In the camps, Solzhenitsyn discovered the absolute upon which to found this moral presence: the sanctity of individual conscience. But personal integrity was no longer considered a birthright, and could not be assumed to belong to every mortal soul. In Solzhenitsyn’s postmodern world, integrity had to be won back, earned and re-created. The experience of the camps taught him this shocking truth. Just as Heidegger argued that the real problem of modernity is not that we have forgotten the question of Being but that we have forgotten that we have forgotten the question of Being. Solzhenitsyn came to the equally startling conclusion that not only has modern humanity lost its moral center, but it has lost its awareness that it has lost its moral center. In other words, the triumph of dialectics has established amorality as a form of higher consciousness, although it actually represents the triumph of the will to power over the intellectual conscience. In the West many critics assume modernism to have won out over the positivisms of the early 20th century. But modernism itself may simply be another manifestation of the positivist desire to conquer life via theory — only now theory masks itself as art.

For Solzhenitsyn, moral reasoning can be won back only by those forced through suffering to perceive the lie that forms and ideas, not people, are the ultimate reality.
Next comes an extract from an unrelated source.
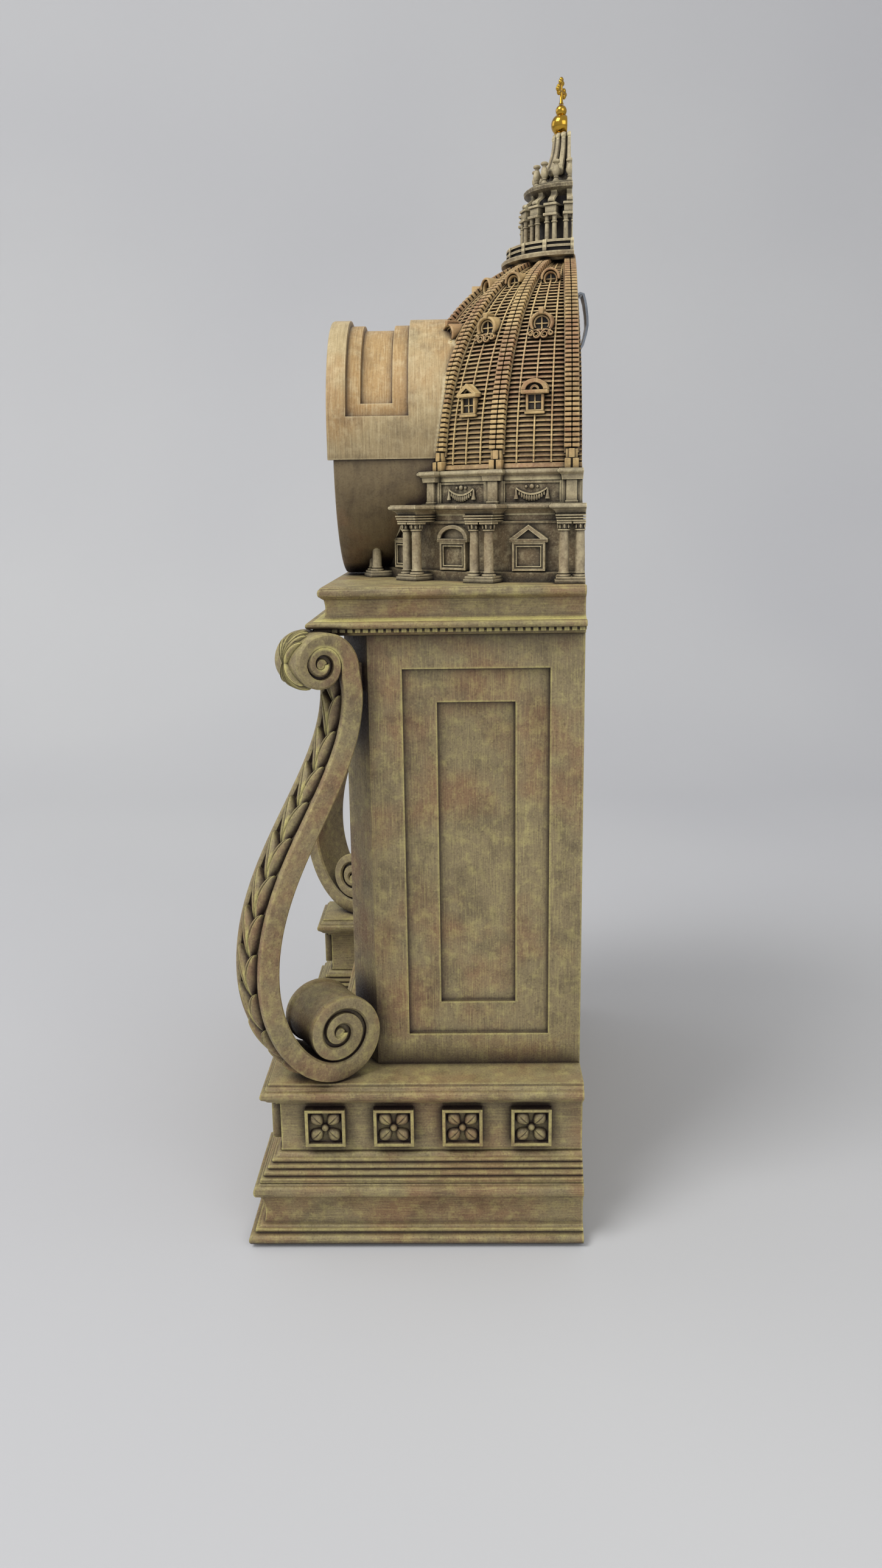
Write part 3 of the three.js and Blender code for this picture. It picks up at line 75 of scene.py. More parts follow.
# Angles in degrees round the half circle, from the right over the front to the left: column pairs, ribs and bays
PAIRS = [3.2 + 23.1 * i for i in range(4)] + [107.5 + 23.1 * i for i in range(4)]
RIBS = [a - 1.0 if a == PAIRS[2] else a + 1.0 if a == PAIRS[5] else a for a in PAIRS]
BAYS = [(a + b) / 2 for a, b in zip(PAIRS, PAIRS[1:])]
COLUMN_RING, COLUMN_GAP, WALL, COLUMN_TOP, ENTABLATURE_TOP = 75.7, 2.6, 69.0, 246.4, 252.2
ATTIC, ATTIC_TOP = 65.0, 263.4
DOME, DOME_RISE, LANTERN_FLOOR = 61.8, 74.4, 335.6
RAIL, FLOOR_TOP, RAIL_TOP = 22.6, 338.2, 342.2
LANTERN_CORNICE, URN_RING, SPIRE_TOP = 362.0, 12.4, 380.7
ORB, KNOP, KNOP_HEIGHT, FINIAL_Y, CROSS_TOP, CROSS_TURN = 3.6, 2.0, 388.9, -3.0, 400.0, -24
AXIS, DRUM, DRUM_FRONT, DRUM_BACK = 268.0, 41.0, -84.8, -34.0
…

Both dialecticians and modernists like Sartre possess a misguided commitment to formal principles in a world in which ideas are at best, tools — at worst, traps. Solzhenitsyn respects and uses ideas to further a truth that, for him, must always remain beyond ideas and, therefore, forever outside philosophical regimes. For Sartre, thinking is the way to ground the ideal in the real. And though he would never put it so crudely, thought as theory is his true absolute. It explains power, regulates actions and dictates morality. In its rhetoric and in its themes, the Gulag attempts to refute this presumption; to the extent that it succeeds, it is postmodern.